APB: Heavy Air was a project consisting of two parts; an installation and a performance with a boys’ choir. Boys’ choirs, as a formation, interested me because of how they are portrayed as channels to the divine or angelic, ultimately serving as expressions of gendered purity. I was interested in the impersonal effect that comes through this form of chorus—how in this stance of voice (collective, boy voice), there is an attempt to eradicate all traces of the body. I was curious about a voice that runs counter to self-transparency, sense, and presence, and how this is perhaps an instrument towards European-rooted pathologies of “innocence.” Very early on, I was thinking of an implied shattering that would come from this meeting of a soprano tone and mirrors; this paradox of the impersonal and an excess of presence. I read Anne Boyer’s text quite late into the process, and the disembodied image in her writing echoed much of what I was thinking. Around the same time, I encountered Boyer’s text; I discovered these sheets of hand-beaten lead at an herborist (which I used in the show)—a material echo of Boyer’s concerns. In the text, she draws an analogy between air and lead; I found a shared curiosity in this interplay between the saturnine and angelic body.
WSR: In the essay, Boyer frequently references wings, which further reiterates this notion of the “disembodied image.” She quotes Plato in Phaedrus: “The natural function of the wing is to soar upwards and carry that which is heavy up to the place where dwells the race of the gods. More than any other thing that pertains to the body it partakes of the nature of the divine.” There is a relationship between a material state (here, the wing—but I’m also thinking of language) and the air it interacts with. I’m curious if this metaphor played a role in the title of your exhibition at Union Pacific in London: Winged Complexion.
APB: Yes, totally. I guess both the title and the works themselves are held in a suspension of having a potential to be lifted, but are ultimately pulled down by what she refers to as “the vulgar obstacle of earth.” This vertical image was shifted in the work titles, which were bound in a horizontal mirroring, yet also dependent on “sound(s) made in air.”
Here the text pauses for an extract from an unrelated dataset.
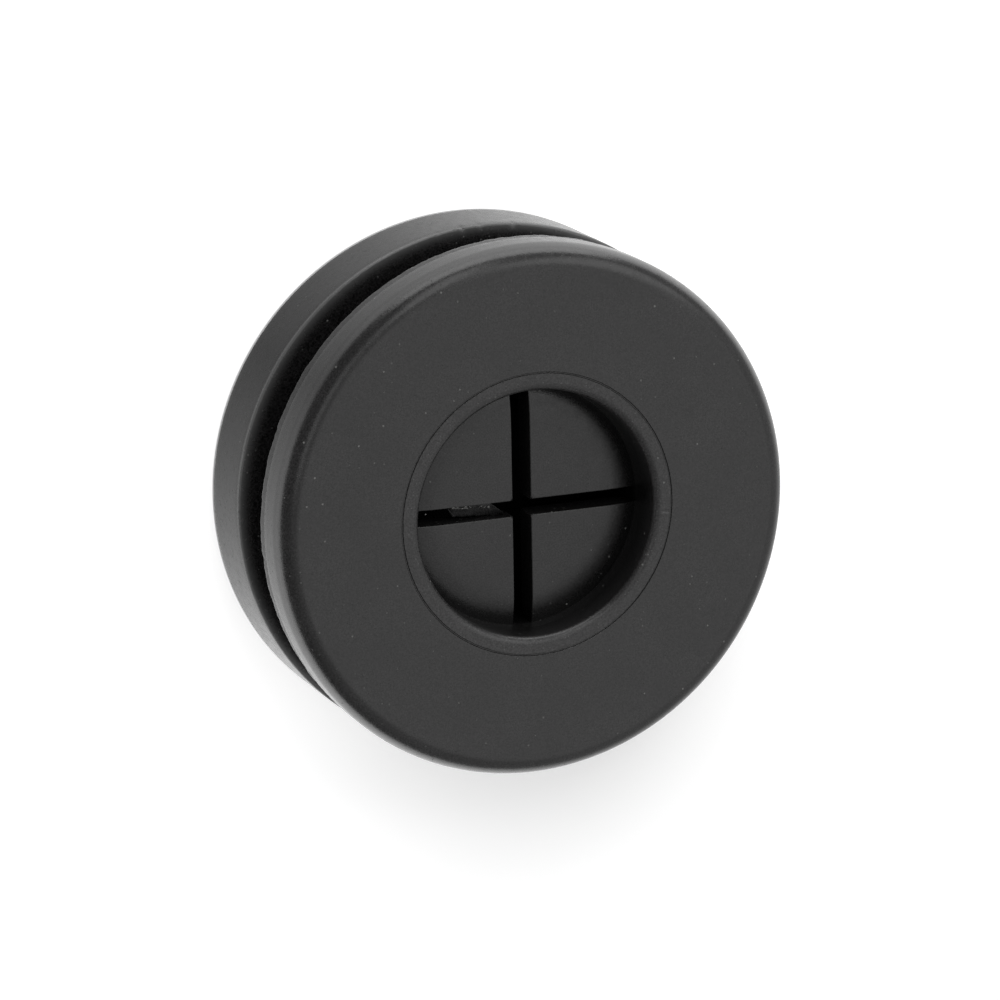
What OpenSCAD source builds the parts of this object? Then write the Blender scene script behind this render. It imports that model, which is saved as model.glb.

The sculptures from Winged Complexion are titled as follows:
Oh there to let it lie oh
Oh angle idle Idle angel oh
Oh wing world oh
Oh struck streak oh
Oh knots into me Me into knots oh
Oh red glint Glint red oh
Oh through and through oh
WSR: How striking—they read like a poem, particularly through that anaphoric, ever-Romantic “Oh.” How does poetry—or literature as a whole—define and reconfigure your sculptural praxis?
APB: Poetry is often the only thing I can read while I’m producing work. I stay particularly close to various works by Lisa Robertson, such as 3 Summers and The Baudelaire Fractal. I guess it’s needed for points of congestion that can occur when getting bound up with materiality.
WSR: I feel this way after composing too many poems—the urgency to produce a sculptural work through physical labor. I’m thinking of the relationship between text and object in your previous exhibitions, like Sway Foul in Madrid, that feature the poetry of Kate Briggs. Accompanying your piece “Tournere,” the 18th-century steel garment, she writes: “The tensions are internal.” This line recalls a conflict intrinsic to the notion of “transformation,” which implies a natural tension between physical materials as they undergo revision or reconstruction. I also think of the title of Anne Boyer’s book, Garments Against Women.
APB: The work you’re referring to was an homage to Christina Ramberg. I replicated a photo of a steel pannier underskirt I found in her image archive. When I produced this body of work, Kate and I had been thinking together about a book project, so it was obvious to invite her into dialogue with the sculptures I was working on for Sway Foul. In our conversations about the show, Kate brought forward Alice Notley’s poem titled “Songs for the second unborn baby.” I introduced Kate to Ramberg’s way of drawing two images through each other, so that a third emerged. A sense of “afterness” became paramount to the conversation we were having.
The two poems Kate wrote—“Song for the Ferment” and “Song for the Frame”—with their various evocations of “I” and “she” pointed to many internal tensions between us, the work, and the voices we were addressing at the time. I am very curious about what opens up—this bending of modes of address, as well as a conjuring of movement, that comes from the proximity of poetry and sculpture.